American lawyer (born 1959)

Bryan Douglas Schroder (born February 3, 1959) is an American former military officer and attorney who served as the United States attorney for the District of Alaska from 2017 to 2021.

==Education==
He earned a Bachelor of Science degree in government from the United States Coast Guard Academy in 1981 and a Juris Doctor from the University of Washington School of Law in 1991.

== Career ==
Schroder served 24 years in the United States Coast Guard (1981–2005) in Seattle, Long Beach, California, and San Diego. He then served as a judge advocate in Juneau, Anchorage, Miami, New York, and Colorado Springs. He retired as a captain. He is an Eagle Scout.

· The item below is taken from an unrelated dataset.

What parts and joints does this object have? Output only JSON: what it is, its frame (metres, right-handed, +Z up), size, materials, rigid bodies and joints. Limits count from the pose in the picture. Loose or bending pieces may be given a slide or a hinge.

Schroder has worked at the U.S. Attorney's Office in the District of Alaska since 2005. Before becoming the U.S. attorney, he was the first assistant U.S. attorney, chief of the criminal division, anti-terrorism prosecutor, and district ethics adviser. He has prosecuted cases involving violent crimes, drug distribution, gun crimes, fraud, tax evasion, environmental crimes, and fisheries and wildlife offenses.

Schroder was nominated to be the United States attorney on July 27, 2017, and was confirmed by the United States Senate on November 9, 2017. On February 8, 2021, he along with 55 other attorneys were asked to resign two weeks after the inauguration of Joe Biden.